According to the indictment, from 2005 to 2011, Tsehaye owned and operated at least 20 Instant Tax Service franchise locations in and around East Saint Louis, Ill.; Kansas City, Kan.; and Kansas City, Mo., and St. Louis. Tsehaye owned and operated his ITS franchises using two entities named A&S Tax Service and ERI Enterprises.

During 2010 and 2011, Tsehaye generated fraudulent financial summaries that understated the gross receipts generated by A&S and ERI and provided them to his tax return preparer, who used them to do Tsehaye’s federal individual income tax returns. These returns were false in that they underreported A&S and ERI’s gross receipts by approximately $506,000 in 2010 and $1.03 million in 2011.

If convicted, Tsehaye faces a maximum of five years in prison and a $250,000 fine on each count of tax evasion.

Houston: The United States has filed to permanently bar John E. Carter, d.b.a Midwestern Financial Group, and Sulayman Mamadou Jarra, d.b.a. African Art Appraisal Services, from preparing false returns.

According to the complaint, Carter promoted a tax evasion scheme to clients, telling them they could reduce their federal tax liability by supposedly donating African tribal art to an educational institution or museum.

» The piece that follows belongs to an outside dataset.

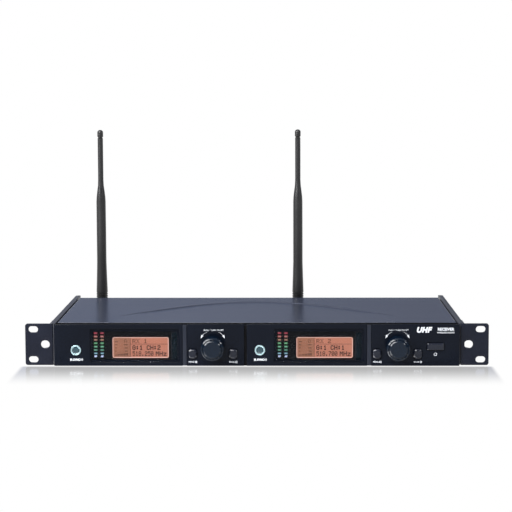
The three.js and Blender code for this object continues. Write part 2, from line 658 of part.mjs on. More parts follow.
function heatSink() {
  const { left, right, front, rear, height, base, fins, pitch, air } = HEATSINK;
  const foot = MAIN_BOARD_Z + BOARD_THICKNESS + GAP;
  const block = box([left, right], [front, rear], [foot, foot + height]);
  const grooves = Array.from({ length: fins }, (_, i) => {
    const x = left + 2 + i * pitch;
    return box([x, x + air], [front - 1, rear + 1], [foot + base, foot + height + 1]);
  });
  return cut(block, ...grooves);
}

place(unit, 'power_button', key(POWER), MATERIALS.key, [POWER.x, 0, POWER.z]);
place(unit, 'power_switch', powerSwitch(), MATERIALS.housing, [POWER.x, 0, POWER.z]);
place(unit, 'main_board', mainBoard(), MATERIALS.board);
place(unit, 'regulator_heatsink', heatSink(), MATERIALS.sink);

// ---------------------------------------------------------------- rear connectors

const REAR_FACE = REAR_PANEL_REAR + GAP;
const JACK = { flangeR: 6.8, shoulderR: 5.6, barrelR: 4.8, boreR: 3.5, end: 176, boreFloor: 168, lugR: 1 };

function xlrOutput() {
  const { plateW, plateH, cupR, cupDepth, pinR, pinPitchR, pinRecess } = XLR;
  const face = REAR_FACE + 2;
  const plate = plateY(roundedRect(0, 0, plateW, plateH, 2.5), [REAR_FACE, face], 3);
  const barrel = rodY(cupR + 2.5, [face - cupDepth - 6, face - 0.5], 0, 0);
  const cup = rodY(cupR, [face - cupDepth, face + 1], 0, 0);
  const pins = [90, 210, 330].map((degrees) => {
    const angle = (degrees * Math.PI) / 180;
    return rodY(pinR, [face - cupDepth - 1, face - pinRecess], -pinPitchR * Math.cos(angle),
      -pinPitchR * Math.sin(angle), SMALL_SEG);
  });
  const screwHoles = [-1, 1].map((side) => rodY(1.6, [REAR_FACE - 1, face + 1], side * 9.5, side * 12, SMALL_SEG));
  return join(cut(join(plate, barrel), cup, ...screwHoles), ...pins);
}

function outputJack() {
  const { boreR, nutR, depth } = PHONE;
  const face = REAR_FACE + 3.4;
  const nut = turnY([[0, REAR_FACE], [nutR, REAR_FACE], [nutR, face - 0.6], [nutR - 0.6, face], [0, face]], 0, 0, 6);
  const collar = rodY(5.2, [REAR_PANEL_FRONT - 2, face + 0.8], 0, 0);
  const body = box([-8, 8], [REAR_PANEL_FRONT - depth, REAR_PANEL_FRONT - GAP], [-8, 8]);
  const bore = rodY(boreR, [face - depth, face + 2], 0, 0);
  return cut(join(nut, collar, body), bore);
}

function dcInlet() {
  const { boreR, pinR, depth } = DC;
  const face = REAR_FACE + 0.6;
  const flange = rodY(6.6, [REAR_FACE, face], 0, 0);
  const body = rodY(5.4, [REAR_PANEL_FRONT - 8, face - 0.2], 0, 0);
  const bore = rodY(boreR, [face - depth, face + 1], 0, 0);
  const pin = rodY(pinR, [face - depth - 1, face - 1], 0, 0, SMALL_SEG);
  return join(cut(join(flange, body), bore), pin);
}

// Bayonet socket: hexagon flange, barrel with two side lugs, open bore.
function antennaJack() {
  const { flangeR, shoulderR, barrelR, boreR, end, boreFloor, lugR } = JACK;
  const flange = rodY(flangeR, [REAR_FACE, REAR_FACE + 1.6], 0, 0, 6);
  const barrel = turnY([
    [0, REAR_PANEL_FRONT - 6],
    [barrelR, REAR_PANEL_FRONT - 6],
    [barrelR, REAR_PANEL_FRONT - 1],
    [shoulderR, REAR_PANEL_FRONT - 1],
    [shoulderR, REAR_FACE + 1],
    [barrelR, REAR_FACE + 1],
    [barrelR, end],
    [0, end],
  ], 0, 0, REAR_SEG);
  const lugs = rodX(lugR, [-barrelR - 0.9, barrelR + 0.9], end - 4, 0, 8);
  const bore = rodY(boreR, [boreFloor, end + 1], 0, 0, REAR_SEG);
  return cut(join(flange, barrel, lugs), bore);
}

// Bayonet plug: a sleeve round the jack's barrel, a nose in its bore, and a fork for the mast behind.
const PLUG = { front: 166.6, sleeveR: 7.4, sleeveBoreR: 6.2, floor: 176.6, rear: 181.6, noseR: 3.1, noseFront: 169 };

function antennaPlug() {
  const { front, sleeveR, sleeveBoreR, floor, rear, noseR, noseFront } = PLUG;
  const { cheekIn, cheekOut, radius, pinR } = ANTENNA_FORK;
  const pivot = ANTENNA_PIVOT_Y;
  const sleeve = turnY([
    [0, noseFront],
    [noseR, noseFront],
    [noseR, floor],
    [sleeveBoreR, floor],
    [sleeveBoreR, front],
    [sleeveR, front],
    [sleeveR, rear - 1],
    [sleeveR - 1, rear],
    [0, rear],
  ], 0, 0, REAR_SEG);
  const web = rodY(cheekOut, [rear - 1, pivot - radius - 0.6], 0, 0, REAR_SEG);
  const cheeks = [-1, 1].map((side) => {
    const xs = sorted(side * cheekIn, side * cheekOut);
    const eye = rodX(radius, xs, pivot, 0, REAR_SEG);
    return join(eye, box(xs, [rear - 1, pivot], [-radius + 0.05, radius - 0.05]));
  });
  const pinHole = rodX(pinR + 0.15, [-8, 8], pivot, 0, PIN_SEG);
  return cut(join(sleeve, web, ...cheeks), pinHole);
}

function antennaPin() {
  const { cheekOut, pinR } = ANTENNA_FORK;
  return rodX(pinR, [-cheekOut + 0.2, cheekOut - 0.2], ANTENNA_PIVOT_Y, 0, PIN_SEG);
}

// The mast stands on a tongue held in the fork; a ribbed collar, a tapered sheath and a thin whip follow.
function antennaMast() {
  const { tongue, radius, pinR } = ANTENNA_FORK;
  const shoulder = radius + 1;
  const collarR = MAST_PROFILE[0][0];
  const ribs = [];
  for (let z = CONNECTOR_Z + shoulder + 3; z < MAST_PROFILE[0][1] - 3; z += 3.2) {
    ribs.push([collarR, z], [collarR - 0.6, z + 0.7], [collarR, z + 1.4]);
  }
  const base = [0, CONNECTOR_Z + shoulder];
  const profile = [base, [collarR - 0.8, base[1]], [collarR, base[1] + 0.8], ...ribs, ...MAST_PROFILE,
    [0, ANTENNA_TOP]];
  const shaft = turnZ(profile, 0, 0, MAST_SEG);
  const eye = rodX(radius - 0.3, [-tongue, tongue], 0, CONNECTOR_Z, REAR_SEG);
  const neck = box([-tongue, tongue], [-radius + 0.6, radius - 0.6], [CONNECTOR_Z, base[1] + 1]);
  const pinHole = rodX(pinR + 0.1, [-8, 8], 0, CONNECTOR_Z, PIN_SEG);
  return cut(join(shaft, eye, neck), pinHole);
}

place(unit, 'rear_panel', rearPanel(), MATERIALS.chassis);
XLR_X.forEach((x, i) => place(unit, `xlr_output_${i + 1}`, xlrOutput(), MATERIALS.metal, [x, 0, CONNECTOR_Z]));
PHONE_X.forEach((x, i) => place(unit, `output_jack_${i + 1}`, outputJack(), MATERIALS.housing, [x, 0, CONNECTOR_Z]));
place(unit, 'dc_inlet', dcInlet(), MATERIALS.housing, [DC.x, 0, CONNECTOR_Z]);
['a', 'b'].forEach((letter, i) => {
  const x = ANTENNA_X[i];
  place(unit, `antenna_jack_${letter}`, antennaJack(), MATERIALS.metal, [x, 0, CONNECTOR_Z]);
  place(unit, `antenna_plug_${letter}`, antennaPlug(), MATERIALS.housing, [x, 0, CONNECTOR_Z]);
  place(unit, `antenna_pin_${letter}`, antennaPin(), MATERIALS.metal, [x, 0, CONNECTOR_Z]);
  place(unit, `antenna_mast_${letter}`, antennaMast(), MATERIALS.mast, [x, ANTENNA_PIVOT_Y, 0]);
});

const group = new THREE.Group();
group.add(unit);
export default group;
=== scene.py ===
"""Looks of a two-channel wireless receiver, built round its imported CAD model. Blender 4.5, metres."""

import json
import math

import bmesh
import bpy
from mathutils import Matrix, Vector

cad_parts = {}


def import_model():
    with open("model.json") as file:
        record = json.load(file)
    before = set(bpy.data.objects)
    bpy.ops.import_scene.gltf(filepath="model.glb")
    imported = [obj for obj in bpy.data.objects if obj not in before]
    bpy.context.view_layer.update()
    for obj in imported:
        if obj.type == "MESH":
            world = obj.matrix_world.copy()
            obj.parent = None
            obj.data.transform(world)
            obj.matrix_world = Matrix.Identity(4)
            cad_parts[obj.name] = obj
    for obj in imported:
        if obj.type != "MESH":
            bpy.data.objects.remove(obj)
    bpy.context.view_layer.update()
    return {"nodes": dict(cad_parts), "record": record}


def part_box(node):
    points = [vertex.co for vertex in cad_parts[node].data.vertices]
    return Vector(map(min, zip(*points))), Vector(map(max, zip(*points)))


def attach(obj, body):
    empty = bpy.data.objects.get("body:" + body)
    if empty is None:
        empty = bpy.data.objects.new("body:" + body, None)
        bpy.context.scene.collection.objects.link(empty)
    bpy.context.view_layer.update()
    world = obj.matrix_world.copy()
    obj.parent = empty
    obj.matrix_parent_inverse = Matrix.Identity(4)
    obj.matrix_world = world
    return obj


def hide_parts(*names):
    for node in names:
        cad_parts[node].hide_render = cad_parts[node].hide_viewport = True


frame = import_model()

MM = 0.001
TAU = 2 * math.pi


# ---------------------------------------------------------------- places taken from the frame

def low(node):
    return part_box(node)[0]


def high(node):
    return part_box(node)[1]


def centre(node):
    return (low(node) + high(node)) / 2


def axis_at(node):
    """The point at Y = 0 in front of the node's middle, for pieces turned round Y."""
    spot = centre(node)
    return Vector((spot.x, 0, spot.z))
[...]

The complaint states that Carter provided his clients with an appraisal by Jarra that substantially overvalued the art, and that for many of the returns, the signature was forged on the IRS form where the institution purportedly acknowledged receipt of the art. 

Carter then used the false appraisal to prepare returns for clients, claiming false deductions for charitable donations, according to the complaint. 

In 2013, Jarra pleaded guilty to one count of aiding and assisting in the preparation and presentation of false tax returns; he received a sentence of probation. Carter was convicted in 2014 of five counts of willfully aiding and assisting in the preparation and presentation of false returns and was sentenced to 41 months in prison.